The pattern is a fixed one: the defining feature of each Conservative administration is the attempt to revenge themselves on the Big Thing that ended the previous one.
So, what is the Big Thing that is ending this period of Conservative rule? It is not as obvious as it has been for previous governments. For one thing, it's not Brexit: the Conservatives won two elections since the Brexit vote and the 2019 election - the real Brexit one - was a convincing victory.
I think there two plausible Big Things that are bringing down this Government, one a matter of style and one a matter of substance. The Conservatives have a choice as to which one they consider important. My sincere hope is that they choose the issue of substance.
But first, style. Polite opinion has turned against the Conservatives because of "cake". Not just "cakeism" and "ambushed by cake" but the whole apparent absence of "grown-ups in the room", "steady hand at the tiller", "boring competence" and all of those kinds of thing.
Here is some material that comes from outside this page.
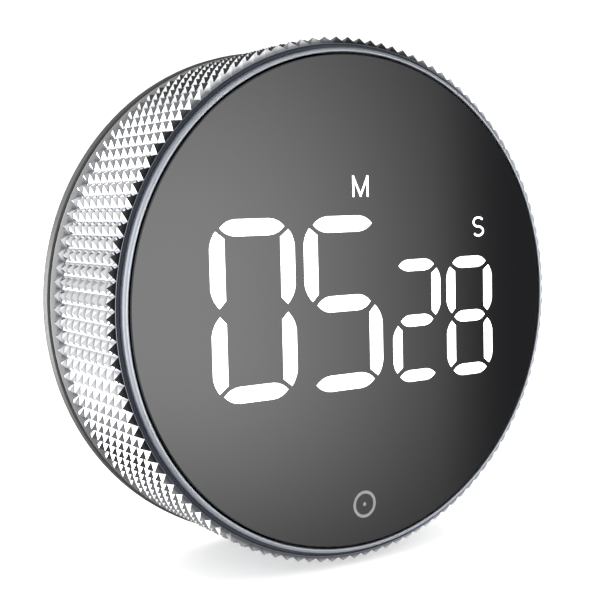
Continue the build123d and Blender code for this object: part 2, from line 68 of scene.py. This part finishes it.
# ==========================================================================
# node helpers
# ==========================================================================
class Mat:
    """A procedural material: a Principled shader and a small set of noise helpers."""

    def __init__(self, name, base, metallic=0.0, rough=0.4, **extra):
        self.m = bpy.data.materials.new(name)
        self.m.use_nodes = True
        self.t = self.m.node_tree
        self.p = self.t.nodes["Principled BSDF"]
        self.p.inputs["Base Color"].default_value = (*base, 1)
        self.p.inputs["Metallic"].default_value = metallic
        self.p.inputs["Roughness"].default_value = rough
        for k, v in extra.items():
            self.p.inputs[k.replace("_", " ")].default_value = v
        self.m.diffuse_color = (*base, 1)
        self.co = None

    def node(self, kind, **kw):
        n = self.t.nodes.new(kind)
        for k, v in kw.items():
            setattr(n, k, v)
        return n

    def link(self, a, b):
        self.t.links.new(a, b)

    def coords(self, scale=(1, 1, 1)):
        if self.co is None:
            self.co = self.node("ShaderNodeTexCoord")
        mp = self.node("ShaderNodeMapping")
        mp.inputs["Scale"].default_value = scale
        self.link(self.co.outputs["Object"], mp.inputs["Vector"])
        return mp.outputs["Vector"]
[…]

Dominic Cummings, on this view, is part of the problem just as much as Liz Truss: too many misfits and weirdos, not enough grey men (and women) in grey suits.
Appearances certainly count, and I don't doubt that part of Starmer's appeal is that he offers the appearance of steadiness. But I don't think this gets to the real heart of the issue. After all, Sunak offers pretty much all the steadiness, neat hair and conventional acceptability that Johnson and Truss lacked (although I accept that Truss' hair is not open to criticism), yet he has not been noticeably rewarded for it in the opinion polls.
No, I think the real problem, the real dragon that the Tories should prepare to slay while biding their time in opposition, is a problem of substance. The "Boosters" will tell you that it's a lack of growth. I think they overdo the pessimism (and I've said so, repeatedly), but they are directionally right: this country could do with improving its citizens' standard of living. If the Tories did nothing during their sabbaticals other than plan how to improve the growth rate then they would not have wasted their time .
But it goes deeper than that. The country is not actually becoming poor or breaking down - yet it feels that way to a lot of people. There is a pervasive malaise that needs addressing. Why is that?
I think there is a feeling that the Goverment can’t do anything. It can’t build anything (the cancellation of HS2, even if sensible in itself, felt like a capitulation), it can’t enforce the borders, it can’t stop Just Stop Oil making a nuisance of themselves. It can’t even control the public sector: we have had 13 years of Conservative government yet the stories of newly-hire public sector personnel and continuing practices are ever-shocking.
Quite what causes this governmental incapacity is unclear. It may be some combination of the 'Blob', judicial review, human rights law, the prevailing 'woke' mores of young graduates and sheer institutional inertia. But this thing - whatever it is - seems to me like the kind of thing that a future Conservative government would want to revenge itself on, as once it revenged itself on the trade unions and Britain's place in the EU.
On this view, the likes of Liz Truss and Dominic Cummings are not embarrassments to be hidden away and forgotten about as offences against the rules of style and sensible centrism, but rather they are pointers to a different way of doing things, to be considered on their merits. Perhaps things need to be done rather differently and the different suggestions that those two individuals have come up with - and note that they do not at all agree on those suggestions - might be worth a second look.
We shall see. The Conservative Party is not famous for loving ideas. But it does like to win.